ネコは空気を読める? 飼い主の反応を見て行動を変えるか実験
ネコはどのくらいヒトの行動に影響を受けていると考えますか? 以前、ネコはヒトの表情や感情を読み取れるという論文を紹介しました。ヒトは周りにいるヒトの表情や感情によって行動を変えたり、影響を受けることがあります。
では、ヒトが楽しいときや怖がっているとき、ネコはヒトの感情を読み取って自身の行動を変化させたりするのでしょうか? そこで今回は、ネコが飼い主の反応によって行動を変えるかどうか調査した論文“Social referencing and cat–human communication”を紹介します。
はじめて見るモノにどんな反応をするのか!?
ネコは、飼い主の表情や行動を読み取ることができるといわれています。他人の行動を見て自分の行動を変えるのは、「社会的参照」と呼ばれています。ヒトやイヌには、「社会的参照」があり、相手の行動によって自身の行動を変化させることがあります。いわゆる“空気を読む”ことができるのです。しかしネコにおいては、この「社会的参照」があるのかはわかっていませんでした。
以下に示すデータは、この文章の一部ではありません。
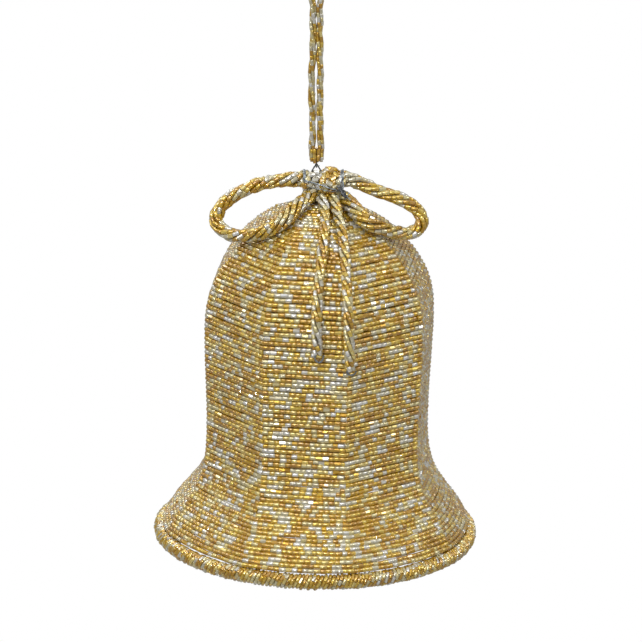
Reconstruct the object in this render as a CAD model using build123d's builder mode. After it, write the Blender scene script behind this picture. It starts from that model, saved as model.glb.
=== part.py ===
from build123d import *

import os
from math import cos, radians, sin, tan

# A beaded Christmas bell on a wire frame, hung by a beaded loop.
# Millimetres, +Z up, front towards -Y. The origin is where a hook carries the loop.
os.makedirs("parts", exist_ok=True)

# ---- wires and beads -------------------------------------------------------
bead_diameter = 2.0
rib_wire = 1.6
hoop_wire = 2.4
collar_wire = 2.0
link_wire = 0.6
bail_wire = 0.6
tie_wire_diameter = 0.7
tail_end_wire = 0.8

# ---- clearances ------------------------------------------------------------
fit_gap = 0.1        # between wires and what they lie against
soft_gap = 0.3       # between bead strands and what they lie on
link_gap = 0.1       # between two rings that hang in each other
rib_notch_gap = 0.5  # round a rib's foot where it passes through the rim's beads

# ---- the bell --------------------------------------------------------------
bell_height = 150.0          # hoop plane to collar plane
rim_radius = 67.2            # centre line of the hoop
rim_wrap_diameter = 6.5      # outside of the bead coil on the hoop
shoulder_radius = 50.1       # widest of the upper body
waist_radius = 48.6
flare_radius = 53.1
collar_radius = 5.0          # centre line of the collar
collar_below_top = 1.0
waist_above_rim = 50.0
flare_above_rim = 24.0
shoulder_below_top = 57.0
rim_turn_in = 0.9            # how far the ribs draw in just above the hoop
rim_turn_up = 2.4
dome_low_in = 1.5            # two points of the dome: in from the shoulder and up from it
dome_low_up = 17.7
dome_middle_in = 12.1
dome_middle_up = 36.6
crown_out = 16.5             # out from the collar and down from the top of the ribs
crown_down = 5.6
rib_angles = [-73, -28, 14, 60, 105, 150, 196, 241]   # from the front, towards +X

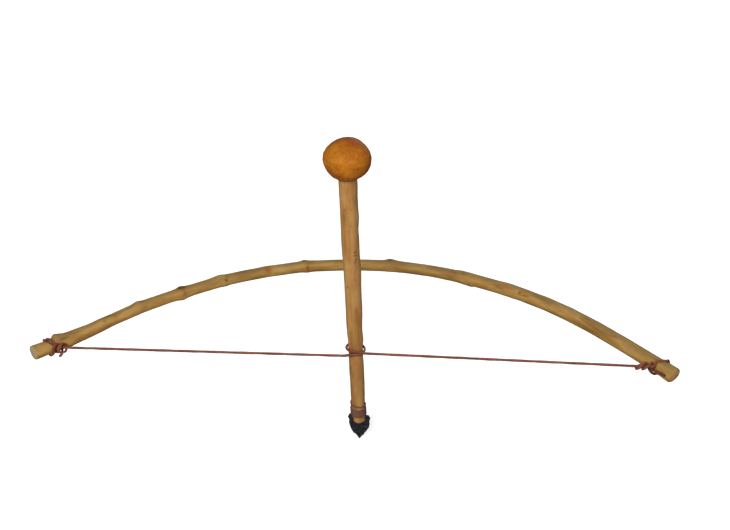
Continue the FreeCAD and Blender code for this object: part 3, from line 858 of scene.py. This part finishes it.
def knot(name, node, route, seed):
    obj, _ = lace(name, route, 0.45 * MM, KNOT_TWIST, seed, cut_end=True)
    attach(obj, "bow")
    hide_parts(node)


def string_axis(node):
    """Where a span of the string runs: its two ends, the one at the knot a little lower."""
    low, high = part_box(node)
    y = (low.y + high.y) / 2
    z = (low.z + high.z) / 2
    left_fall, right_fall = (LEFT_FALL, 0) if node == "string_left" else (0, RIGHT_FALL)
    return np.array((low.x, y, z - left_fall)), np.array((high.x, y, z - right_fall))


def straight_lead(start, direction, lead):
    """Control points along the standing string inside a knot."""
    return [start + np.array((direction * lead * k / 3 * MM, 0, 0)) for k in range(4)]


def make_left_knot():
    """Two turns on the stave, then a heap of bights round the string and a short tail."""
    start, _ = string_axis("string_left")
    route = straight_lead(start, -1, LEFT_LEAD)
    route += wrap_route(LEFT_PLACE, LEFT_WRAPS)
    route += hitch_route(start, 1, LEFT_COIL)
    route += [start + np.array(step) * MM for step in LEFT_TAIL]
    knot("knot_left", "left_knot", route, 0.31)


def make_right_knot():
    """One turn on the stave, two twists round the string, and the tail laid along the stave."""
    _, start = string_axis("string_right")
    route = straight_lead(start, 1, RIGHT_LEAD)
    route += wrap_route(RIGHT_PLACE, RIGHT_WRAPS)
    route += hitch_route(start, 1, RIGHT_COIL)
    route += wrap_route(RIGHT_PLACE, RIGHT_TAIL)
    knot("knot_right", "right_knot", route, 0.57)


def make_spans():
    """The two spans run straight from their knots to the spindle."""
    spans = (("span_left", "string_left", 0), ("span_right", "string_right", 1))
    for name, node, at in spans:
        ends = string_axis(node)
        knot_end = ends[at]
        drill_end = ends[1 - at]
        inner = drill_end.copy()
        inner[0] = math.copysign(SEAM_X, drill_end[0])
        parts = 9
        route = [knot_end + (inner - knot_end) * k / parts for k in range(parts + 1)]
        obj, line = lace(name, route, 2.0 * MM, SPAN_TWIST, 0.13 + 0.2 * at)
        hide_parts(node)
        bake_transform(obj)


def make_turn():
    """One climbing turn round the spindle, with a short lead into each span."""
    _, left = string_axis("string_left")
    right, _ = string_axis("string_right")
    reach = -left[1]
    climb = right[2] - left[2]
    route = [left + (0.5 * MM, 0, 0), (-SEAM_X, left[1], left[2] + 0.2 * TURN_LIFT),
             (-0.35 * SEAM_X, left[1], left[2] + TURN_LIFT)]
    steps = 16
    for k in range(1, steps):
        a = 2 * math.pi * k / steps
        r = reach / math.cos(math.pi / steps) * 0.998
        rise = climb * (a - math.sin(a)) / (2 * math.pi)
        route.append((r * math.sin(a), -r * math.cos(a), left[2] + rise + TURN_LIFT))
    route += [(0.35 * SEAM_X, right[1], right[2] + 0.8 * TURN_LIFT),
              (SEAM_X, right[1], right[2] + 0.2 * TURN_LIFT), right - (0.5 * MM, 0, 0)]
    obj, _ = lace("string_turn_round", route, 0.6 * MM, SPAN_TWIST, 0.77)
    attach(obj, "string_turn")
    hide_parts("string_turn")


# Lashing


def make_lashing():
    """A flat thong: close turns climbing to the left in front, then one that leaves them."""
    low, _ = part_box("lashing")
    cut = slice_at(triangles_of("spindle"), 2, low.z + 2 * THONG_PITCH)
    widest = np.hypot(cut[:, 0], cut[:, 1]).max()
    surface = surface_of("spindle")
    steps = 44
    section = [(-0.5, -0.5), (-0.5, 0.1), (-0.42, 0.42), (-0.2, 0.5), (0.2, 0.5), (0.42, 0.42),
               (0.5, 0.1), (0.5, -0.5)]
    count = (THONG_CLOSE_TURNS + 1) * steps + 1
    start_z = low.z + THONG_WIDE * 0.5
    places = []
    woods = []
    for i in range(count):
        turn = i / steps
        leaving = max(0.0, turn - THONG_CLOSE_TURNS + 0.25) / 1.25
        leaving *= leaving * (3 - 2 * leaving)
        z = start_z + THONG_PITCH * min(turn, THONG_CLOSE_TURNS) + THONG_LAST_CLIMB * leaving
        a = 2 * math.pi * turn + THONG_START
        outward = np.array((-math.sin(a), -math.cos(a), 0))
        hit = surface.ray_cast(Vector(outward * 2 * widest) + Vector((0, 0, z)), -Vector(outward))
        woods.append(max(0.9 * widest, 2 * widest - hit[3]) if hit[0] else 0.9 * widest)
        places.append((turn, a, z, outward))
    woods = smoothed(woods, 8)
    vertices = []
    grain = []
    for i, (turn, a, z, outward) in enumerate(places):
        wood = woods[i]
        tucked = 1 - min(1.0, min(i, count - 1 - i) / 5)
        narrowed = min(1.0, max(0.0, (turn - THONG_CLOSE_TURNS + 0.35) / 0.3))
        share = 1 - (1 - THONG_LAST_WIDE) * narrowed
        wide = THONG_WIDE * share * (1 + 0.06 * math.sin(5.1 * turn + 1.0)) * (1 - 0.4 * tucked)
        thick = THONG_THICK * (1 - 0.1 * narrowed)
        for across, out in section:
            rim = 0.06 * math.sin(31 * turn + 3 * across) * (out > 0)
            height = thick * (out + 0.5 + rim) - 0.5 * tucked * THONG_THICK
            vertices.append(outward * (wood + 0.05 * MM + height)
                            + np.array((0, 0, z + across * wide)))
            grain.append((a * wood, height, across * wide))
    faces = capped(ring_faces(count, len(section)), count, len(section))
    obj = mesh_object("bit_lashing", vertices, faces)
    round_over = obj.modifiers.new("round", "SUBSURF")
    round_over.levels = 1
    round_over.render_levels = 1
    paint(obj, grain=grain, stain=np.zeros(len(vertices)))
    obj.data.materials.append(leather("lashing_leather", srgb(140, 98, 84), srgb(112, 74, 64),
                                      srgb(74, 44, 34), 2.0))
    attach(obj, "drill")
    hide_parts("lashing")


# Stone bit


def make_flint():
    """The leaf keeps its CAD outline and gets knapping scars that run in from its edges."""
    flint = remeshed_copy("flint_bit", "flint_leaf", 0.4 * MM, 1)
    points, normals = vertex_arrays(flint)
    moved = []
    stain = []
    for p, normal in zip(points, normals):
        x, y, z = p
        leaf = 1 - clamp((z - 0.028) / 0.003)
        cell = noise.voronoi(Vector((x, y * 0.35, z * 0.8)) / 0.0042)
        nearest, second = cell[0][0], cell[0][1]
        ridge = max(0.0, 1 - (second - nearest) / 0.22)
        scoop = -0.34 * max(0.0, 1 - nearest ** 2 * 1.4)
        ripple = 0.05 * math.sin(nearest * 26)
        rough = 0.06 * fractal(p, 0.0015, 2, 9.0)
        on_face = abs(normal[1]) ** 2
        lift = (scoop + ripple) * on_face + 0.7 * rough + 0.12
        if x > 0:
            wider = 0.7 * bell((z - 0.004) / 0.003) * min(1.0, x / 0.0012) * MM
        else:
            wider = 1.3 * bell((z - 0.007) / 0.0045) * max(-1.0, x / 0.0015) * MM
        moved.append(p + normal * (lift * leaf * MM) + np.array((wider, 0, 0)))
        thin = max(0.0, 1 - abs(y) / 0.0007) * leaf
        stain.append(0.25 * ridge * leaf + 0.25 * thin)
    put_points(flint, moved)
    paint(flint, stain=stain)
    flint.data.materials.append(flint_stone("flint"))
    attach(flint, "drill")
    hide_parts("flint_bit")


# Hand socket


def make_hand_socket():
    """The ball keeps its hole and lip, and gets knife facets, lumps, fissures and painted shade on its
    crown and right side.
    """
    ball = remeshed_copy("hand_socket", "hand_ball", 0.6 * MM, 4)
    points, normals = vertex_arrays(ball)
    low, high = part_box("hand_socket")
    spindle_cut = slice_at(triangles_of("spindle"), 2, low.z + 2 * MM)
    hole = np.hypot(spindle_cut[:, 0], spindle_cut[:, 1]).max() + 0.6 * MM
    middle = (low.z + high.z) / 2
    moved = []
    stain = []
    for p, normal in zip(points, normals):
        x, y, z = p
        reach = math.hypot(x, y)
        outside = 1.0
        if z < high.z - 6 * MM:
            outside = clamp((reach - hole) / 0.002)
        up = (z - middle) / (high.z - middle)
        belly = (0.9 + 0.7 * x / 0.022) * bell((up + 0.45) / 0.4)
        lump = 0.5 * fractal(p, 0.017, 2, 12.0)
        facet = 0.35 * (noise.voronoi(Vector(p) / 0.0095)[0][0] - 0.45)
        vein = abs(noise.noise(Vector((x, y, z * 0.7)) / 0.009 + Vector((4.0, 1.0, 7.0))))
        fissure = bell(vein / 0.03) * max(0.0, noise.noise(Vector(p) / 0.02) + 0.2)
        groove = bell((z - low.z - 2.6 * MM) / (0.7 * MM)) * outside
        lift = (belly + lump + facet - 0.5 * fissure) * outside
        lift *= clamp((z - low.z - 2.0 * MM) / 0.004)
        fuller = 1.4 * bell((reach / MM - 12.5) / 3.6) * clamp(-1.6 * normal[2]) * (z < middle)
        moved.append(p + normal * ((lift - 0.35 * groove) * MM) - (0, 0, fuller * MM))
        # painted shade: the crown, where the hand shades it, and the right side, turned from the
        # light, are darkened through the stain
        shade = fractal(p, 0.014, 2, 1.5)
        painted_crown_shade = 0.55 * max(0.0, up - 0.25) * (1 + shade)
        side = 0.25 * max(0.0, x / 0.022) * (1 + shade)
        stain.append(clamp(max(0.8 * fissure, painted_crown_shade, side, 0.2 * groove)))
    put_points(ball, moved)
    paint(ball, stain=stain)
    ball.data.materials.append(burl_wood("socket_wood"))
    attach(ball, "hand_socket")
    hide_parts("hand_socket")


# Studio


def make_camera():
    yaw, pitch, roll = CAMERA_YAW, CAMERA_PITCH, CAMERA_ROLL
    ahead = Vector((-math.sin(yaw) * math.cos(pitch), math.cos(yaw) * math.cos(pitch),
                    -math.sin(pitch)))
    level = Vector((math.cos(yaw), math.sin(yaw), 0))
    upright = level.cross(ahead)
    right = level * math.cos(roll) + upright * math.sin(roll)
    up = upright * math.cos(roll) - level * math.sin(roll)
    data = bpy.data.cameras.new("camera")
    data.lens = CAMERA_LENS
    data.sensor_width = 36
    camera = bpy.data.objects.new("camera", data)
    bpy.context.scene.collection.objects.link(camera)
    place = CAMERA_AIM - ahead * CAMERA_DISTANCE
    rotation = Matrix((right, up, -ahead)).transposed().to_4x4()
    camera.matrix_world = Matrix.Translation(place) @ rotation
    bpy.context.scene.camera = camera


def make_floor():
    """A floor under the bit: white to the camera but for its shadows, grey to the pieces."""
    half = 6.0
    floor = mesh_object("floor", [(-half, -half, 0), (half, -half, 0), (half, half, 0),
                                  (-half, half, 0)], [(0, 1, 2, 3)], False)
    floor.location.z = cad_low.z - 0.6 * MM
    n = Nodes("floor")
    place = n.add("ShaderNodeTexCoord").outputs["Object"]
    seen = n.add("ShaderNodeLightPath").outputs["Is Camera Ray"]
    pale = n.ramp(n.noise(place, 3.0), [(0.3, (0.9, 0.9, 0.9, 1)), (0.7, (0.93, 0.93, 0.93, 1))])
    colour = n.mix(seen, (0.3, 0.3, 0.3, 1), pale)
    n.put(n.shader.inputs["Emission Color"], (1, 1, 1, 1))
    away = n.add("ShaderNodeVectorMath", {0: place}, operation="LENGTH").outputs["Value"]
    glow = n.math("ADD", FLOOR_GLOW, n.levels(away, 0.5, 2.5))
    n.put(n.shader.inputs["Emission Strength"], n.math("MULTIPLY", seen, glow))
    n.finish(colour, n.levels(n.noise(place, 30.0), -3.0, 1.2), n.bump(n.noise(place, 400.0), 0.0002),
             Specular_IOR_Level=0.1)
    floor.data.materials.append(n.material)


def area_light(name, place, size, power):
    data = bpy.data.lights.new(name, "AREA")
    data.shape = "DISK"
    data.size = size
    data.energy = power
    light = bpy.data.objects.new(name, data)
    bpy.context.scene.collection.objects.link(light)
    light.location = place
    light.rotation_mode = "QUATERNION"
    light.rotation_quaternion = (LIGHT_AIM - Vector(place)).to_track_quat("-Z", "Y")


def make_studio():
    make_camera()
    make_floor()
    area_light("key", (-0.3, -1.5, 1.45), 0.8, 31.0)
    area_light("fill", (1.2, -1.3, 0.9), 0.9, 6.0)
    area_light("back", (0.4, 1.6, 0.7), 0.9, 5.0)
    world = bpy.data.worlds.new("studio")
    world.use_nodes = True
    tree = world.node_tree
    background = tree.nodes["Background"]
    background.inputs["Color"].default_value = (1, 1, 1, 1)
    seen = tree.nodes.new("ShaderNodeLightPath").outputs["Is Camera Ray"]
    strength = tree.nodes.new("ShaderNodeMapRange")
    strength.inputs["To Min"].default_value = WORLD_LIGHT
    tree.links.new(seen, strength.inputs["Value"])
    tree.links.new(strength.outputs["Result"], background.inputs["Strength"])
    bpy.context.scene.world = world
    bpy.context.scene.view_settings.view_transform = "Standard"


string_leather = leather("string_leather", srgb(158, 92, 62), srgb(124, 66, 44), srgb(72, 34, 22))
stave_wood = stave_reaches()
stave_lifts, stave_stains, stave_amber = stave_surface(stave_wood)
stave_radii = stave_wood + stave_lifts * MM
make_studio()
make_left_knot()
make_right_knot()
make_spans()
make_turn()
make_stave(stave_radii, stave_stains, stave_amber)
make_spindle()
make_lashing()
make_flint()
make_hand_socket()

bpy.context.view_layer.update()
そこで、イタリア・ミラノ大学の研究チームが調査をおこないました。参加したのは36組のネコと飼い主で、大学の研究室でおこなわれました。ちなみに、月に2回程度はキャリーバッグで旅行しているという、外出に慣れたネコたちでした。
ネコが出会ったことのないと考えられる、緑色のリボンがついた扇風機について、どのような反応をするのか観察しました。次に、飼い主がその扇風機に対してポジティブなリアクションをするグループと、ネガティブなリアクションをするグループにわけ、ネコの行動を記録しました。
ポジティブなリアクションでは、楽しげな声で扇風機とネコを交互に見つめたり、扇風機を触ったりします。ネガティブなリアクションは、恐怖に満ちた声でネコと扇風機を交互に見つめたり、扇風機から離れたりします。なお、実験が終わった後には扇風機の前でおやつをあげ、今後ネコが扇風機に対して過敏にならないように配慮したとのことでした。
ネコは飼い主の反応を見て行動を変える
参加した36組のうち、飼い主が手順を誤るなどしてデータがとれたのは24組でした。その24組の結果は、初めて見る変わった扇風機と接した際、ネコの79%(24匹のうち19匹)が、少なくとも1回以上多くは8回も飼い主と扇風機を交互に見るという行動を示しました。これは、不安や戸惑いを感じたヒトの子どもや犬と飼い主にも見られる、「交互注視」と呼ばれるものです。
また、飼い主のポジティブなリアクションとネガティブなリアクションを比べると、ネガティブなリアクションのほうが、飼い主と扇風機を交互に見る回数が多くなりました。これはイヌとは異なる結果で、ネコは不安になると逃げ出したくなる習性があるためだと研究者は述べています。ネコは不安になり、出口のほうを見つめる回数も増えていました。つまり、強い不安を感じたと考えられるのです。
ネコは自分の行動を飼い主の感情に影響され、自身の行動を変えている可能性があると考えられます。もし家に新しいモノがやってきた際には、ネコを怖がらせないように、ポジティブな声かけ(それが掃除機などヒトにとって怖くないモノであっても……)をすると良いかもしれません。